* **TASK TO CARRY OUT**:
Reproduce only the lines of the material below that start at the line containing "shell = combine(shell_body(), shell_spines()" and stop at the line containing "imported = [obj". Keep both end lines.

* **DATA EXCERPT**:
• • • •

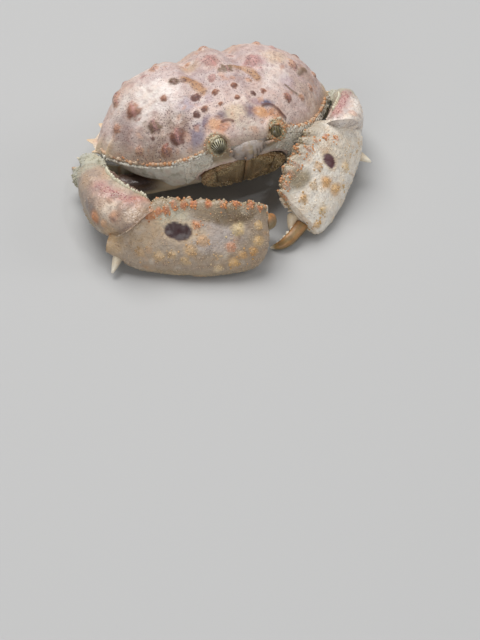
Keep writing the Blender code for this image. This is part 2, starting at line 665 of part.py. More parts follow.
def claw_parts(name):
    claw = CLAWS[name]
    hip, knee, elbow, wrist = (Vector(claw[k]) for k in ("hip", "knee", "elbow", "wrist"))
    side = claw["side"]
    hip_plane = Vector((side, -0.2, 0.1)).normalized()
    carpus_path = [Vector(p) for p in claw["carpus"]]
    knee_plane = bend_plane(hip, knee, elbow)
    elbow_plane = Vector(claw["elbow_normal"]).normalized()
    wrist_plane = Vector(claw["wrist_normal"]).normalized()
    finger_path = [Vector(p) for p in claw["finger"]]
    finger_plane = Vector(claw["finger_normal"]).normalized()
    parts = []
    along = (knee - hip).normalized()
    body = limb([hip - along * 2, hip.lerp(knee, 0.5), knee + along * 2], ARM_WIDTHS[0], ARM_WIDTHS[0],
                sides=10, steps=2)
    parts.append(("ischium", between(body, hip, hip_plane, knee, knee_plane), hip))
    along = (elbow - knee).normalized()
    body = limb([knee - along * 2, knee.lerp(elbow, 0.5), elbow + along * 6], ARM_WIDTHS[1], ARM_WIDTHS[1],
                sides=10, steps=3)
    root, tip, width = claw["arm_spine"]
    body = combine(body, [spine(root, tip, width, blunt=0.4)])
    parts.append(("merus", between(body, knee, knee_plane, elbow, elbow_plane), knee))
    body = limb(carpus_path, claw["carpus_widths"], claw["carpus_heights"], sides=14, steps=3, fullness=2.6)
    parts.append(("carpus", on_floor(between(body, elbow, elbow_plane, wrist, wrist_plane)), elbow))
    body = between(palm(claw), wrist, wrist_plane, finger_path[0], finger_plane)
    root, tip, width, blunt = claw["fixed_finger"]
    body = combine(body, [spine(root, tip, width, blunt=blunt, sides=8)])
    parts.append(("palm", on_floor(body), wrist))
    start = finger_path[0] - (finger_path[1] - finger_path[0]).normalized() * 1.5
    body = limb([start] + finger_path[1:], claw["finger_sizes"], claw["finger_sizes"], sides=10, steps=3)
    parts.append(("dactyl", on_floor(between(body, finger_path[0], finger_plane)), finger_path[0]))
    return [(f"claw_{name}_{part}", body, pivot) for part, body, pivot in parts], hip_plane


def sternum(stubs):
    body = limb([(0, -17.0, 6.6), (0, -12, 6.7), (0, 0, 6.7), (0, 15.5, 6.7)], (12, 20.5, 19, 15),
                (4.2, 4.8, 4.8, 4.8), sides=12, steps=2, fullness=4)
    pieces = []
    for at, plane, width, height in stubs:
        inner = Vector((at.x * 0.4, at.y * 0.96, 6.8))
        stub = limb([inner, inner.lerp(at, 0.5), at + (at - inner).normalized() * 2], (width, width, width),
                    (height, height, height), sides=6, steps=1)
        pieces.append(trim(stub, at - plane * GAP / 2, plane))
    body = combine(body, pieces)
    body = trim(body, Vector((0, 0, BELLY_Z - GAP)), Vector((0, 0, 1)))
    return trim(body, Vector((0, 0, STERNUM_FLOOR)), Vector((0, 0, -1)))


def build():
    random.seed(SEED)
    stubs = []
    for name in ("right", "left"):
        parts, hip_plane = claw_parts(name)
        for part, body, pivot in parts:
            place(body, part, CLAW, pivot)
        stubs.append((Vector(CLAWS[name]["hip"]), hip_plane, 6.2, 6.0))
    for number in LEGS:
        for side in (1, -1):
            parts, hip = leg(number, side)
            for part, body, pivot in parts:
                place(body, part, LIMB, pivot)
            stubs.append((mirrored(LEGS[number][0], side), hip, LEG_WIDTHS[0][0], LEG_HEIGHTS[0][0]))
    place(sternum(stubs), "sternum", UNDER)

    shell = combine(shell_body(), shell_spines() + shell_beads() + shell_knobs())
    cutters = [mouth_cutter(), tail_piece(TAIL_BASE, 2 * GAP)]
    for side, word in ((1, "left"), (-1, "right")):
        eye = (side * EYE_X, EYE_Y, EYE_Z)
        cutters.append(ball(eye, [EYE_RADIUS + GAP] * 3, 14, 10))
        place(ball(eye, [EYE_RADIUS] * 3, 14, 10), f"eye_{word}", EYE, eye)
        place(maxilliped(side), f"maxilliped_{word}", MOUTH, face_point(side * 12, 3, 0))
        for kind in FEELERS:
            cutters.append(feeler(kind, side, 2 * GAP))
            place(feeler(kind, side), f"{kind}_{word}", MOUTH, mirrored(FEELERS[kind][0], side))
    place(combine(shell, cutters, "DIFFERENCE"), "carapace", SHELL, (0, SHELL_CENTRE_Y, BELLY_Z))

    point, normal = Vector(TAIL_JOINT[0]), Vector(TAIL_JOINT[1]).normalized()
    flap = trim(tail_piece(TAIL_FLAP), point - normal * GAP / 2, normal)
    place(trim(flap, Vector((0, 0, STERNUM_FLOOR - GAP)), Vector((0, 0, 1))), "abdomen", UNDER, point)
    base = trim(tail_piece(TAIL_BASE), point + normal * GAP / 2, -normal)
    place(base, "abdomen_base", UNDER, TAIL_BASE[0][-1])


build()
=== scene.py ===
import bpy
import numpy as np
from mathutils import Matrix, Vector
from numpy.linalg import norm


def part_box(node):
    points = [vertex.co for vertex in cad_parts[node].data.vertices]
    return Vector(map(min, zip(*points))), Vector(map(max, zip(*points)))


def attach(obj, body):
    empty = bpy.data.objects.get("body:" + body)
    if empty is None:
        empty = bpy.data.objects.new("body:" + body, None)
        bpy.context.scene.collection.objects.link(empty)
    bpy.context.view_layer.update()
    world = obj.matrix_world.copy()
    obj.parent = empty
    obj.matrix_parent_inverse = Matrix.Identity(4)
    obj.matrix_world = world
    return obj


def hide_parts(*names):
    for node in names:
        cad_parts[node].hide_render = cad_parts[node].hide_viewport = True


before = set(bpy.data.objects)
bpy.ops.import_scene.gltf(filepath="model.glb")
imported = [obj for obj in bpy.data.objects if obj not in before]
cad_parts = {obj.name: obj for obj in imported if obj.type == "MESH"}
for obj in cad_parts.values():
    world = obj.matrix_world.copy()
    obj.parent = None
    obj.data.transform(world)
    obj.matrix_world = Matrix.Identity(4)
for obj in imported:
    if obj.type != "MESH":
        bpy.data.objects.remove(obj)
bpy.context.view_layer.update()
print("frame loaded:", len(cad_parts), "nodes")

# Shapes are in millimetres about the crab's middle: it faces -Y, its left is +X, the floor is z = 0.
# The place of the frame's eyes moves them into the row's frame.
millimetre = 0.001
eyesMiddle = np.array((0, -27, 29.2))
eyeCorners = [np.array(corner) for side in ("left", "right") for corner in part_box("eye_" + side)]
rowShift = sum(eyeCorners) / len(eyeCorners) - eyesMiddle * millimetre
chance = np.random.default_rng(23)
sides = {"left": 1, "right": -1}


# number helpers, all on whole arrays

def unit(vectors):
    vectors = np.asarray(vectors, float)
    return vectors / np.maximum(norm(vectors, axis=-1, keepdims=True), 1e-9)


def ramp(low, high, value):
    t = np.clip((value - low) / (high - low), 0, 1)
    return t * t * (3.0 - 2.0 * t)


def cubic(a, b, c, d, t):
    # a cubic from b to c whose slope at each end is half the way between its neighbours
    bend = (2 * a - 5 * b + 4 * c - d) * t ** 2
    return 0.5 * (2 * b + (c - a) * t + bend + (3 * b - a - 3 * c + d) * t ** 3)


def curveThrough(points, count):
    # a smooth open curve through the points, read at an even count of places
    p = np.asarray(points, float)
    p = p[:, None] if p.ndim == 1 else p
    q = np.vstack([2 * p[0] - p[1], p, 2 * p[-1] - p[-2]])
    u = np.linspace(0, len(p) - 1, count)
    k = np.minimum(u.astype(int), len(p) - 2)
    return cubic(q[k], q[k + 1], q[k + 2], q[k + 3], (u - k)[:, None])


def loopThrough(points, count):
    # the same curve, closed on itself
    p = np.asarray(points, float)
    u = np.linspace(0, len(p), count, endpoint=False)
    k = u.astype(int)
    a, b, c, d = (p[(k + shift) % len(p)] for shift in (-1, 0, 1, 2))
    return cubic(a, b, c, d, (u - k)[:, None])


def softNoise(points, cell, seed=0):
    # random values on a lattice, blended smoothly between its corners; 0 to 1
    q = points / cell
    base = np.floor(q).astype(np.int64)
    t = q - base
    t = t * t * (3 - 2 * t)
    total = np.zeros(points.shape[:-1])
    for corner in np.ndindex(2, 2, 2):
        i, j, k = (base[..., axis] + corner[axis] for axis in range(3))
        mixed = (i * 73856093) ^ (j * 19349663) ^ (k * 83492791) ^ (seed * 26544357 + 91)
        mixed = (mixed ^ (mixed >> 13)) * 12741261
        value = ((mixed ^ (mixed >> 16)) & 65535) / 65535.0
        share = np.ones(total.shape)
        for axis in range(3):
            share = share * (t[..., axis] if corner[axis] else 1 - t[..., axis])
        total += value * share
    return total


def fullTurn(count):
    return np.linspace(0, 2 * np.pi, count, endpoint=False)


def noise(points, cell, seed=0):
    # three sizes of noise added up, about -0.5 to 0.5
    return (0.55 * softNoise(points, cell, seed) + 0.3 * softNoise(points, cell / 2.1, seed + 1)
            + 0.15 * softNoise(points, cell / 4.3, seed + 2) - 0.5)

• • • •

* **RESPONSE TO THIS EXERCISE**:
    shell = combine(shell_body(), shell_spines() + shell_beads() + shell_knobs())
    cutters = [mouth_cutter(), tail_piece(TAIL_BASE, 2 * GAP)]
    for side, word in ((1, "left"), (-1, "right")):
        eye = (side * EYE_X, EYE_Y, EYE_Z)
        cutters.append(ball(eye, [EYE_RADIUS + GAP] * 3, 14, 10))
        place(ball(eye, [EYE_RADIUS] * 3, 14, 10), f"eye_{word}", EYE, eye)
        place(maxilliped(side), f"maxilliped_{word}", MOUTH, face_point(side * 12, 3, 0))
        for kind in FEELERS:
            cutters.append(feeler(kind, side, 2 * GAP))
            place(feeler(kind, side), f"{kind}_{word}", MOUTH, mirrored(FEELERS[kind][0], side))
    place(combine(shell, cutters, "DIFFERENCE"), "carapace", SHELL, (0, SHELL_CENTRE_Y, BELLY_Z))

    point, normal = Vector(TAIL_JOINT[0]), Vector(TAIL_JOINT[1]).normalized()
    flap = trim(tail_piece(TAIL_FLAP), point - normal * GAP / 2, normal)
    place(trim(flap, Vector((0, 0, STERNUM_FLOOR - GAP)), Vector((0, 0, 1))), "abdomen", UNDER, point)
    base = trim(tail_piece(TAIL_BASE), point + normal * GAP / 2, -normal)
    place(base, "abdomen_base", UNDER, TAIL_BASE[0][-1])


build()
=== scene.py ===
import bpy
import numpy as np
from mathutils import Matrix, Vector
from numpy.linalg import norm


def part_box(node):
    points = [vertex.co for vertex in cad_parts[node].data.vertices]
    return Vector(map(min, zip(*points))), Vector(map(max, zip(*points)))


def attach(obj, body):
    empty = bpy.data.objects.get("body:" + body)
    if empty is None:
        empty = bpy.data.objects.new("body:" + body, None)
        bpy.context.scene.collection.objects.link(empty)
    bpy.context.view_layer.update()
    world = obj.matrix_world.copy()
    obj.parent = empty
    obj.matrix_parent_inverse = Matrix.Identity(4)
    obj.matrix_world = world
    return obj


def hide_parts(*names):
    for node in names:
        cad_parts[node].hide_render = cad_parts[node].hide_viewport = True


before = set(bpy.data.objects)
bpy.ops.import_scene.gltf(filepath="model.glb")
imported = [obj for obj in bpy.data.objects if obj not in before]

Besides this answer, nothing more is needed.